I suppose the last section sounds fairly apathetic and nihilistic. No matter what truth there is in what I’ve just said, there’s plenty online that I’ve poured my heart into and and would make me sad to lose. I’ve manually backed up or saved some of the more important things I’ve written into the virtual world or in conversations I’ve had. These are a part of my personal history as who I am and I’d lose that part if it was to disappear.

It’s gonna be an ongoing challenge for me to figure out how to choose between forever posts that I write here and in-the-moment posts, tweets, comments, conversations, and chats that I have elsewhere. Some of this might change when I can figure out a way to encrypt certain content so that approved connections will be able to read what I write. This conversation crosses into my personal privacy as well. The less I solely use social media, it’s better for my overall privacy.

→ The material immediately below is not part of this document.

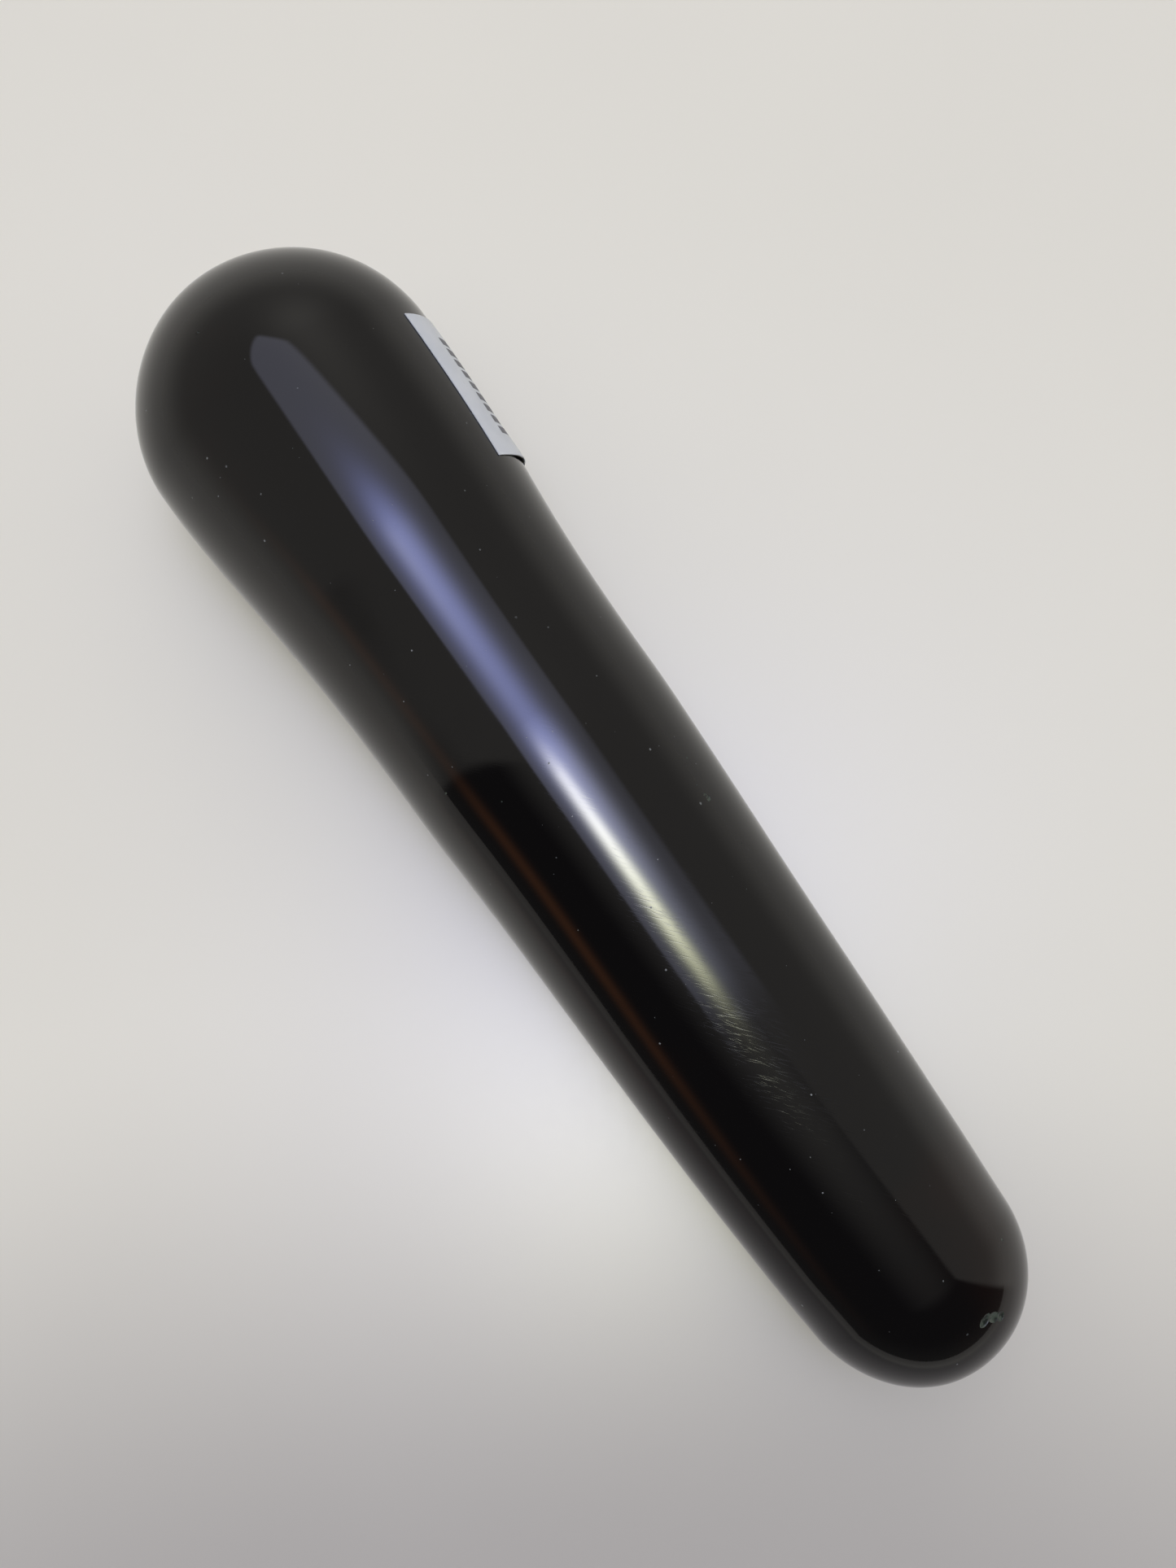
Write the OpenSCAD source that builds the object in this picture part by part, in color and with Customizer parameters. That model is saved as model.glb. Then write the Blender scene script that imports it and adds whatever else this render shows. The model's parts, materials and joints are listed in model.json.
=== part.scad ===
// Polished stone hand wand: one solid, slightly oval rod of black volcanic glass, thick at one end,
// waisted behind the thick end and tapered to a narrow rounded end. A small printed paper label is
// stuck to its flank. It lies on its flatter side along X, with the thick end towards -X.

/* [Stone] */
// Overall length along the stone's own axis
length = 138; // [110:1:170]
// Width across the round thick end
thick_d = 33.6; // [28:0.2:41]
// Width across the round narrow end
narrow_d = 24; // [18:0.2:28]
// How much slimmer the waist is than the thick end
waist_cut = 4.1; // [2:0.1:5]
// Distance of the waist from the thick tip
waist_at = 60; // [48:1:75]
// Radius of the long curve that leads from the waist into the taper
waist_curve_r = 150; // [80:10:400]
// Height of the oval section as a share of its width
section_ratio = 0.9; // [0.8:0.01:1]

/* [Label] */
// Length of the label along the stone
label_l = 17.8; // [12:0.1:22]
// Width of the label around the stone
label_w = 10; // [6:0.1:14]
// Distance of the label's nearer edge from the thick tip
label_at = 18; // [10:0.1:30]
// Angle from the top of the stone to the label's upper edge
label_turn = 54.5; // [20:0.5:110]
// Thickness of the adhesive film
adhesive_t = 0.03; // [0.02:0.01:0.1]
// Thickness of the paper
paper_t = 0.1; // [0.06:0.01:0.2]

/* [Print] */
// Thickness of the ink
ink_t = 0.02; // [0.02:0.01:0.05]
// Length of the printed row along the stone
row_l = 12.2; // [8:0.1:16]
// Number of plain bars in the row
bar_count = 9; // [3:1:15]
// Gap between neighbouring bars
bar_gap = 0.5; // [0.2:0.1:0.6]
// Height of the bars around the stone
bar_h = 2.2; // [1:0.1:4]

/* [Hidden] */
$fn = 180;
cap_steps = 30;
curve_steps = 10;

thick_r = thick_d / 2;
narrow_r = narrow_d / 2;
waist_r = thick_r - waist_cut / 2;

// The shoulder is two equal arcs between the two places where the outline runs along the axis
shoulder_l = waist_at - thick_r;
shoulder_r = (pow(shoulder_l, 2) + pow(waist_cut / 2, 2)) / (2 * waist_cut);
shoulder_turn = 90 - asin(shoulder_l / 2 / shoulder_r);
shoulder_centre = [thick_r - shoulder_r, thick_r];

// Beyond the waist the outline bends in towards a narrower end, or out towards a wider one
waist_bend_r = narrow_r < waist_r ? waist_curve_r : -waist_curve_r;
waist_centre = [waist_r - waist_bend_r, waist_at];
narrow_centre = [0, length - narrow_r];

// The taper is the straight line that touches the waist's curve and the narrow end's circle
taper_turn = line_over(waist_centre, waist_bend_r, narrow_centre, narrow_r);

// The stone rests on its shoulder and on its narrow end or, if that stands clear, on the waist's curve
rest_on_waist = line_over(shoulder_centre, shoulder_r, waist_centre, waist_bend_r);
rest_on_end = line_over(shoulder_centre, shoulder_r, narrow_centre, narrow_r);
rest_line = rest_on_waist > taper_turn ? rest_on_waist : rest_on_end;
rest_turn = atan(section_ratio / tan(rest_line));
rest_r = (shoulder_centre * away(rest_line) + shoulder_r) / sin(rest_line);
rest_h = section_ratio * rest_r * cos(rest_turn);
end_reach = norm([cos(rest_turn), section_ratio * sin(rest_turn)]);
low_x = thick_r * (cos(rest_turn) - end_reach);
high_x = narrow_centre[1] * cos(rest_turn) + narrow_r * end_reach;

// Each layer of the label lies on the one below it
paper_base = adhesive_t;
ink_base = adhesive_t + paper_t;
label_sweep = degrees_around(label_w);
bar_sweep = degrees_around(bar_h);
bar_l = (row_l - (bar_count - 1) * bar_gap) / bar_count;
row_at = label_at + (label_l - row_l) / 2;
row_turn = label_turn + (label_sweep - bar_sweep) / 2;

// Turn of the outward direction of the line that touches two circles of the outline from outside
function line_over(centre_a, radius_a, centre_b, radius_b) =
    let (run = centre_b - centre_a)
        atan2(run[0], run[1]) + acos((radius_a - radius_b) / norm(run));

// Width around the thick end as an angle
function degrees_around(width) = width / thick_r * 180 / PI;

// Direction in the lengthwise section at a turn from the axis, which runs to the narrow end
function away(turn) = [sin(turn), cos(turn)];

// Points of an arc from one turn to another. A negative radius makes it hollow.
function arc(centre, radius, from, to, steps) =
    [for (i = [0:steps]) centre + radius * away(from + (to - from) * i / steps)];

// Half of the stone's lengthwise section as distances from the axis and along it, grown by skin
function outline(skin) = concat(
    arc([0, thick_r], thick_r + skin, 180, 90, cap_steps),
    arc(shoulder_centre, shoulder_r + skin, 90, shoulder_turn, curve_steps),
    arc([waist_r + shoulder_r, waist_at], skin - shoulder_r, shoulder_turn, 90, curve_steps),
    arc(waist_centre, waist_bend_r + skin, 90, taper_turn, curve_steps),
    arc(narrow_centre, narrow_r + skin, taper_turn, 0, cap_steps)
);

// Lays what is built around the upright axis into the resting pose along X
module at_rest() {
    translate([-(low_x + high_x) / 2, 0, rest_h])
        rotate([0, 90 + rest_turn, 0])
            scale([section_ratio, 1, 1])
                children();
}

// A layer on the stone from base up to base + thickness: span along the axis from low, sweep around
// it from turn
module patch(base, thickness, low, span, turn, sweep) {
    rotate([0, 0, 180 - turn - sweep])
        rotate_extrude(angle = sweep)
            intersection() {
                difference() {
                    polygon(outline(base + thickness));
                    polygon(outline(base));
                }
                translate([0, low])
                    square([thick_d, span]);
            }
}

module stone_body() {
    color([0.02, 0.018, 0.02])
        at_rest()
            for (half = [0, 180])
                rotate([0, 0, half])
                    rotate_extrude(angle = 180)
                        polygon(outline(0));
}

module label_adhesive() {
    color([0.85, 0.85, 0.8])
        at_rest()
            patch(0, adhesive_t, label_at, label_l, label_turn, label_sweep);
}

module label_paper() {
    color([0.86, 0.89, 0.93])
        at_rest()
            patch(paper_base, paper_t, label_at, label_l, label_turn, label_sweep);
}

module label_print() {
    color([0.25, 0.26, 0.29])
        at_rest()
            for (i = [0:bar_count - 1])
                patch(ink_base, ink_t, row_at + i * (bar_l + bar_gap), bar_l, row_turn, bar_sweep);
}

stone_body();
label_adhesive();
label_paper();
label_print();
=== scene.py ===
"""Looks of a polished stone hand wand with a small paper label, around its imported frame."""

import json
import logging
import math
from dataclasses import dataclass, field
from enum import Enum
from typing import Any

import bpy
from mathutils import Matrix, Vector


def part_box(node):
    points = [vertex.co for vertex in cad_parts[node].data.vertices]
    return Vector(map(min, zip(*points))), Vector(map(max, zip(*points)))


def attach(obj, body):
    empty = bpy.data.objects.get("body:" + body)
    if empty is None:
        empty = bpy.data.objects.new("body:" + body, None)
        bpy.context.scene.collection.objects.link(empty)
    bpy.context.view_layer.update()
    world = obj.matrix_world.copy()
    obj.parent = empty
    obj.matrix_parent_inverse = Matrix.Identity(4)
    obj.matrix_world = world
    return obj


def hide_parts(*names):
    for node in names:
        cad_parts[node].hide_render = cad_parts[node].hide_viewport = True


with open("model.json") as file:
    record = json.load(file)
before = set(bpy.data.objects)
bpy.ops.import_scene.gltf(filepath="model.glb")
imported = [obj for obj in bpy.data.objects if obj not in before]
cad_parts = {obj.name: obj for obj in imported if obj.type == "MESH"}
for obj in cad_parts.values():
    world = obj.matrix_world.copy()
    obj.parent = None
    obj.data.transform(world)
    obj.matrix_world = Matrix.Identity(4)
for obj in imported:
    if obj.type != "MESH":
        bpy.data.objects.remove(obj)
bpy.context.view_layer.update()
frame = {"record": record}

MM = 0.001
BODY = "root"
LOG = logging.getLogger("wand")
POLE_GUARD = 1e-6
STEP_GUARD = 1e-9
PICK_REACH = 0.02 * MM

Number = float | int
Rgb = tuple[float, float, float]
Rgba = tuple[float, float, float, float]
Pair = tuple[float, float]
Place = tuple[float, float, float]


class Slot(Enum):
    """Material slots of the record."""

    STONE = "stone"
    ADHESIVE = "adhesive"
    PAPER = "paper"
    INK = "ink"


# ---------------------------------------------------------------- shader graphs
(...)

Many people won’t face the same issues I do; many are satisfied posting freely on free sites or apps irregardless of what happens to what they post or who gets their data. It’s just as ephemeral as email has been. I hope we’ll continue to see effective, popular and free ways to stay connected to each other on the internet like we do now but with less personal costs to our freedoms and privacies.

Maybe the idea of controlling our online presence and posts is more popular with more people than I realize, but my personal experience tells me otherwise. We just want a place to be together, share things, and live in the moment. We have that in so many ways and it’s still working, even if bad things happen.

personal websites

Read We Should Replace Facebook With Personal Websites by Jason KoeblerJason Koebler

Personal websites and email can replace most of what people like about Facebook—namely the urge to post about their lives online.

I resonate with Jason’s article having been down a similar path. However, I also see another side to this: Facebook et al are simply the next iteration of communication, sharing content that is valuable to people for a moment in time. I know there are people who put a lot of heart into what they share, would love to revisit the things they said or did. I also know many who couldn’t care less to see what they did or thought 10 or 20 years ago.

The reason siloed social media sites are, and will continue to be, popular is because silos have always been effective as a way to connect, be it from newsgroups or AOL of many years ago. I would argue many, if not most, people are only looking for instant gratification and hits of dopamine in what they do as they participate in these sites and apps. Not all need or want the ability to own their own content or understand the value in it.

For those of us who do, our personal websites are the perfect means to control what is out there. I’ve found new motivation to help give those like me the means to take this control back.